__STATED EXERCISE__
Reproduce the full listing that appears beneath this instruction exactly.

Modeling code records:
╔══

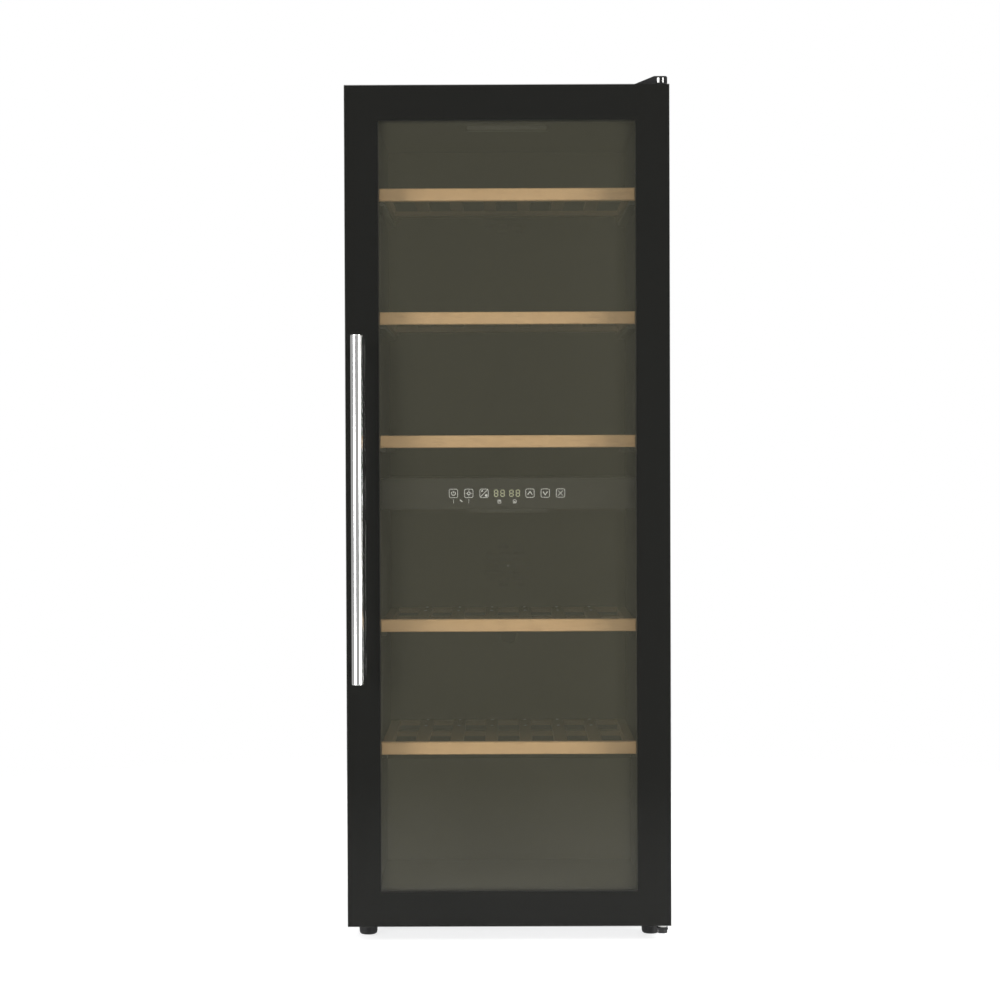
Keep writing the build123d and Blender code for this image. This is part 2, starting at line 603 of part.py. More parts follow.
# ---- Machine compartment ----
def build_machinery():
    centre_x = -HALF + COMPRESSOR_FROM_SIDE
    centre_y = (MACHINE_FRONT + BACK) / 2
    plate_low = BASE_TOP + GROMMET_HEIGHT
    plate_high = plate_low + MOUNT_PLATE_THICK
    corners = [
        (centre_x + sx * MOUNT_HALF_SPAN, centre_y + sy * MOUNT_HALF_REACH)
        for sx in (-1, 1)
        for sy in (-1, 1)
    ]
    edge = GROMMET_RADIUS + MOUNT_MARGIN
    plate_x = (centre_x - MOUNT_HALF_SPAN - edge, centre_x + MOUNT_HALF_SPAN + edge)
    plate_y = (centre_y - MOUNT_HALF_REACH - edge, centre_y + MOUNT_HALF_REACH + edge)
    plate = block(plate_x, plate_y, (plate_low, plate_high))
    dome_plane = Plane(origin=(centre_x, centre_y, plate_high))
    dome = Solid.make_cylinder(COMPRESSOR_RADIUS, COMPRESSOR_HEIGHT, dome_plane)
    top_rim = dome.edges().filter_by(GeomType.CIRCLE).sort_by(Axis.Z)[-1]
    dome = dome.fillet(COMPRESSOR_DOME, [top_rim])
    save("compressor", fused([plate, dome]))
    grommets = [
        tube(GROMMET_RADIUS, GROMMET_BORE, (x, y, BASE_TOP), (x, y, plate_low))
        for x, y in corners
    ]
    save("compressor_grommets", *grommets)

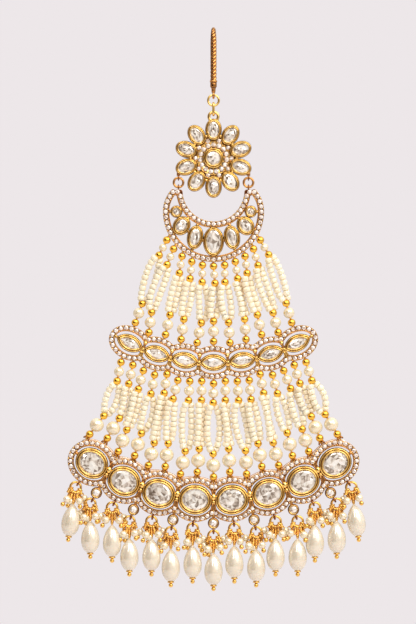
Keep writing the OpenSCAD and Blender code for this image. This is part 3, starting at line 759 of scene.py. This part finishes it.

╚══

__THE OUTPUT__
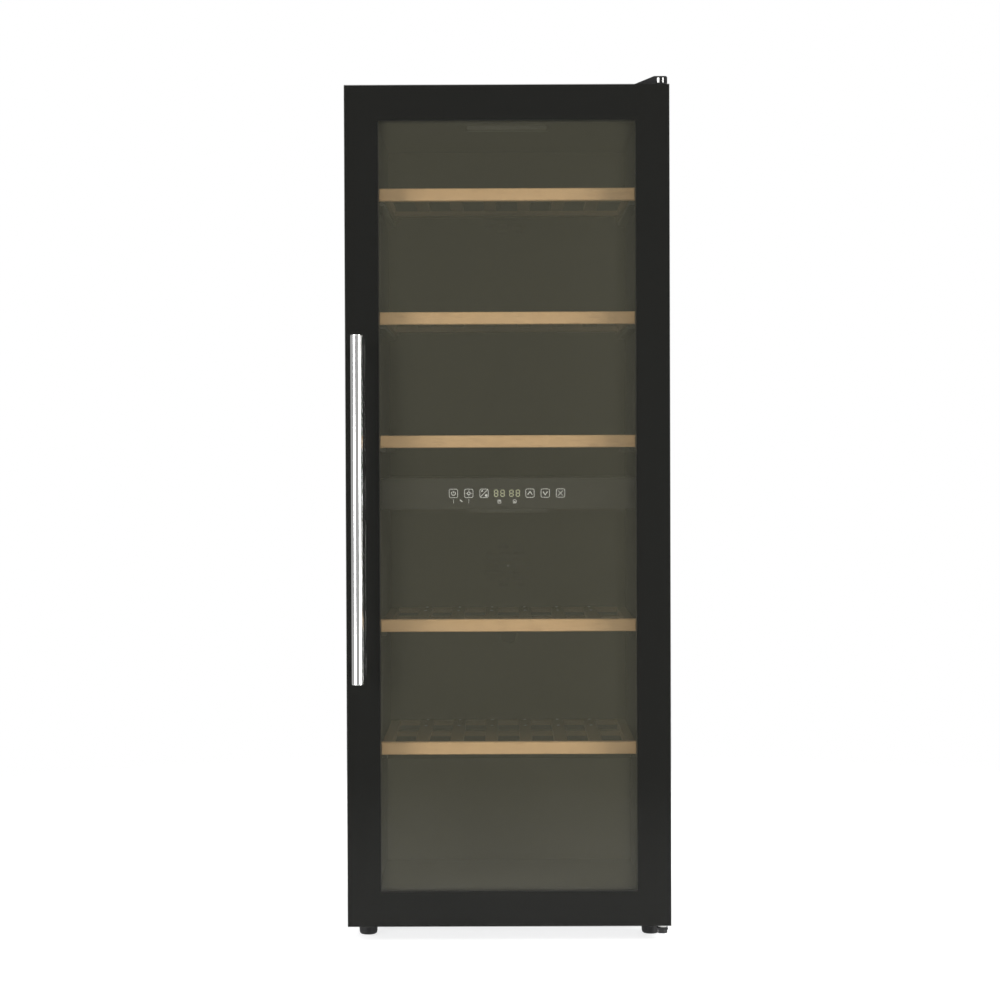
Keep writing the build123d and Blender code for this image. This is part 2, starting at line 603 of part.py. More parts follow.
# ---- Machine compartment ----
def build_machinery():
    centre_x = -HALF + COMPRESSOR_FROM_SIDE
    centre_y = (MACHINE_FRONT + BACK) / 2
    plate_low = BASE_TOP + GROMMET_HEIGHT
    plate_high = plate_low + MOUNT_PLATE_THICK
    corners = [
        (centre_x + sx * MOUNT_HALF_SPAN, centre_y + sy * MOUNT_HALF_REACH)
        for sx in (-1, 1)
        for sy in (-1, 1)
    ]
    edge = GROMMET_RADIUS + MOUNT_MARGIN
    plate_x = (centre_x - MOUNT_HALF_SPAN - edge, centre_x + MOUNT_HALF_SPAN + edge)
    plate_y = (centre_y - MOUNT_HALF_REACH - edge, centre_y + MOUNT_HALF_REACH + edge)
    plate = block(plate_x, plate_y, (plate_low, plate_high))
    dome_plane = Plane(origin=(centre_x, centre_y, plate_high))
    dome = Solid.make_cylinder(COMPRESSOR_RADIUS, COMPRESSOR_HEIGHT, dome_plane)
    top_rim = dome.edges().filter_by(GeomType.CIRCLE).sort_by(Axis.Z)[-1]
    dome = dome.fillet(COMPRESSOR_DOME, [top_rim])
    save("compressor", fused([plate, dome]))
    grommets = [
        tube(GROMMET_RADIUS, GROMMET_BORE, (x, y, BASE_TOP), (x, y, plate_low))
        for x, y in corners
    ]
    save("compressor_grommets", *grommets)

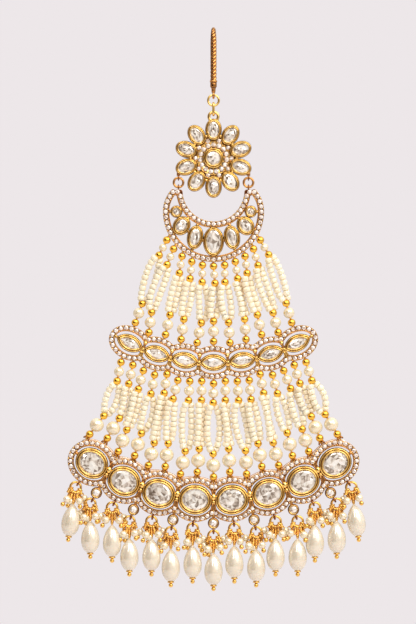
Keep writing the OpenSCAD and Blender code for this image. This is part 3, starting at line 759 of scene.py. This part finishes it.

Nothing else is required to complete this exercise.